# [Available data]

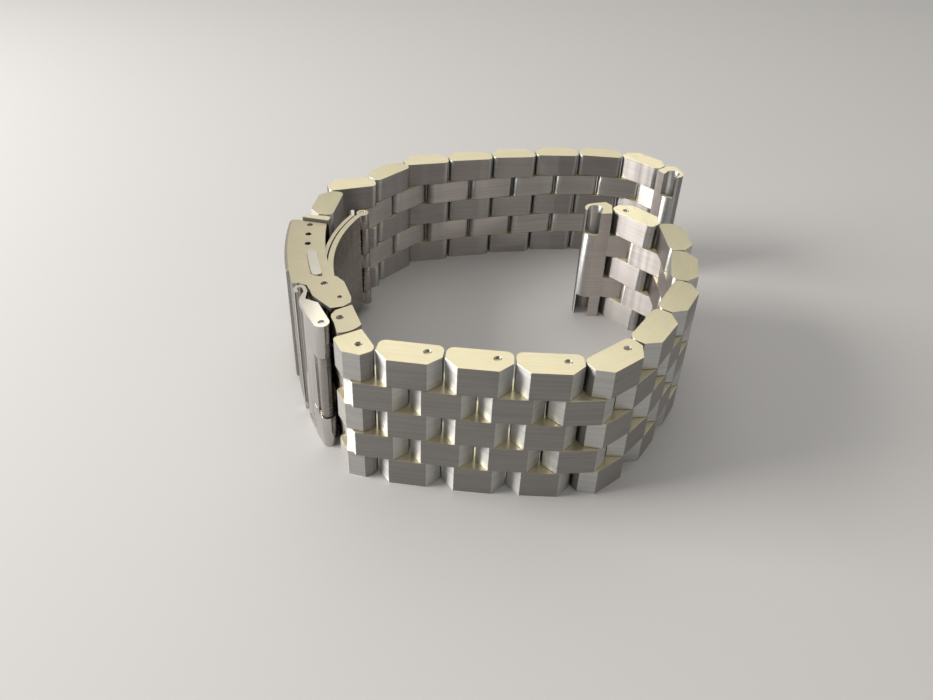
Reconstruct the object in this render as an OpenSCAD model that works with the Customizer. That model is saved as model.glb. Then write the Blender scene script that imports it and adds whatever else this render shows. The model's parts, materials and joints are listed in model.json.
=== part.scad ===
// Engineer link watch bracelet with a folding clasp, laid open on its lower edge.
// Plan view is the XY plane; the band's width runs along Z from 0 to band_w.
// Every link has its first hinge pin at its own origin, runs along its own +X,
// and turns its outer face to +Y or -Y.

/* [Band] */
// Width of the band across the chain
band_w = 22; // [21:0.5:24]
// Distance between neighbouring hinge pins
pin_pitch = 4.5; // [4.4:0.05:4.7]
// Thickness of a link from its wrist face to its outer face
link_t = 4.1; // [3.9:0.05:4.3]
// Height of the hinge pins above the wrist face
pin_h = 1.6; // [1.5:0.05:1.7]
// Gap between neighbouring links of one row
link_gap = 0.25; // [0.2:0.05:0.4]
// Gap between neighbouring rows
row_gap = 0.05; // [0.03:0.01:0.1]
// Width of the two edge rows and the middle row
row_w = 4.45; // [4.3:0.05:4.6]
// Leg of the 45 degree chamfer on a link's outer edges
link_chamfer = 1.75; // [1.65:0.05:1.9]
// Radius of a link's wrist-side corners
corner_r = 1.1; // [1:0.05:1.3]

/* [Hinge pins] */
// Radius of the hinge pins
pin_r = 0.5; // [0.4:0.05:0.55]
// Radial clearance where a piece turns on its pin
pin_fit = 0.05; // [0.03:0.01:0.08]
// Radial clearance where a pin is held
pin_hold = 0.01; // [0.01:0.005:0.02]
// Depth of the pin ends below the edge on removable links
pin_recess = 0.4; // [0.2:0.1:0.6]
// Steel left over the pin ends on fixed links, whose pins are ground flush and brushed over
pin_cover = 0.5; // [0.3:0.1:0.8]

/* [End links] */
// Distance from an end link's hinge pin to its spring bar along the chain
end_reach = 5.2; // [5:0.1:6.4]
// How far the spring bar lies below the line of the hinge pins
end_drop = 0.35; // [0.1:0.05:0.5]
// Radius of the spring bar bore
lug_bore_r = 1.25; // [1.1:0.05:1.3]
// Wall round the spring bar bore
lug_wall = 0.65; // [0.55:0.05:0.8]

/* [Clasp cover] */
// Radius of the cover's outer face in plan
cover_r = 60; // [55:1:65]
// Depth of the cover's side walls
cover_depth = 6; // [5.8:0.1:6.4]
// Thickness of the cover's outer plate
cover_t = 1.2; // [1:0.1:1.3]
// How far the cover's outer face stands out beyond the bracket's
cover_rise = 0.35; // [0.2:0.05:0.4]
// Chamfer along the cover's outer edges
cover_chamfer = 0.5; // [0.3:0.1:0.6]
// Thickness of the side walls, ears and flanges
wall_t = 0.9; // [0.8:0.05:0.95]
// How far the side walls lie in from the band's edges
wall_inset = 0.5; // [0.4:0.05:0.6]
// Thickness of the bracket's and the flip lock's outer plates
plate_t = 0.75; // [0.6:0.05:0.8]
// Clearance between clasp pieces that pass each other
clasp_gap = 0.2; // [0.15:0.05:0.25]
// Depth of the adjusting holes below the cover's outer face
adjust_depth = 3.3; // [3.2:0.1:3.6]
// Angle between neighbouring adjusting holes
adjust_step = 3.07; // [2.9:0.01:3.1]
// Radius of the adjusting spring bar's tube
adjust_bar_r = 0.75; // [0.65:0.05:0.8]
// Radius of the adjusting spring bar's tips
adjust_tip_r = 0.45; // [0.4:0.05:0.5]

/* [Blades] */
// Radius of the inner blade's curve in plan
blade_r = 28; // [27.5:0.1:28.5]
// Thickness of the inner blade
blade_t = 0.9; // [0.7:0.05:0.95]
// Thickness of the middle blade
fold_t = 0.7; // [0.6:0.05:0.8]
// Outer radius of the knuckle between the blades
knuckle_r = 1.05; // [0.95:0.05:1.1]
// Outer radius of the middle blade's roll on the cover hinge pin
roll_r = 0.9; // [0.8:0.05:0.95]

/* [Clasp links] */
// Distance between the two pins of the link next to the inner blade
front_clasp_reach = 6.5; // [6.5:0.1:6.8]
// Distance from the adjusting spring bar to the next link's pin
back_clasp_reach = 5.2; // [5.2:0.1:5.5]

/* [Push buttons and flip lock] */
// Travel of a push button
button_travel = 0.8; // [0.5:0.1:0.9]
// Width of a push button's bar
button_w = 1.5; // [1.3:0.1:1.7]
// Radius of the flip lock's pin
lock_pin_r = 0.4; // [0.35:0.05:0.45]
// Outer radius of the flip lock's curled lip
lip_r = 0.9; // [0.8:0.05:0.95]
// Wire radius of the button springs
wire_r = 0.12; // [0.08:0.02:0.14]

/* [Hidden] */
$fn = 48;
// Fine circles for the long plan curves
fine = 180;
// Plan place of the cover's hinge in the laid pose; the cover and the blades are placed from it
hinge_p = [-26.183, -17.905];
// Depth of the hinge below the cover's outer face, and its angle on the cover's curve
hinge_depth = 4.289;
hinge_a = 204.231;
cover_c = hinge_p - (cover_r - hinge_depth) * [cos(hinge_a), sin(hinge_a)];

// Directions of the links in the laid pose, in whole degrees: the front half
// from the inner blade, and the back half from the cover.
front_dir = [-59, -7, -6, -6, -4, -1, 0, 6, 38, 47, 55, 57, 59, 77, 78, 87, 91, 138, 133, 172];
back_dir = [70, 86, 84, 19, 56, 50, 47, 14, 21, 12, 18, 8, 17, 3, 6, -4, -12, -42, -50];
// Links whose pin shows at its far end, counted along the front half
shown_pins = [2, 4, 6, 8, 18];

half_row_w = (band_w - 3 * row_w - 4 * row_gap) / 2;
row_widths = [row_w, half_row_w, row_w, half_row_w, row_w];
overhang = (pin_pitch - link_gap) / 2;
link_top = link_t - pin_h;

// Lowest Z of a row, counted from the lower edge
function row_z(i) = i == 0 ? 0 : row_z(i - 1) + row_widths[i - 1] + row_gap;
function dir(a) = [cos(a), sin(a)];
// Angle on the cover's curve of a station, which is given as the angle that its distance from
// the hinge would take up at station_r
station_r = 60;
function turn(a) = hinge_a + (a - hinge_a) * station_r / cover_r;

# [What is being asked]
Pick each line holding the word "that" out of the data and copy it.

# [Task output]
Reconstruct the object in this render as an OpenSCAD model that works with the Customizer. That model is saved as model.glb. Then write the Blender scene script that imports it and adds whatever else this render shows. The model's parts, materials and joints are listed in model.json.
// Clearance between clasp pieces that pass each other
// Angle on the cover's curve of a station, which is given as the angle that its distance from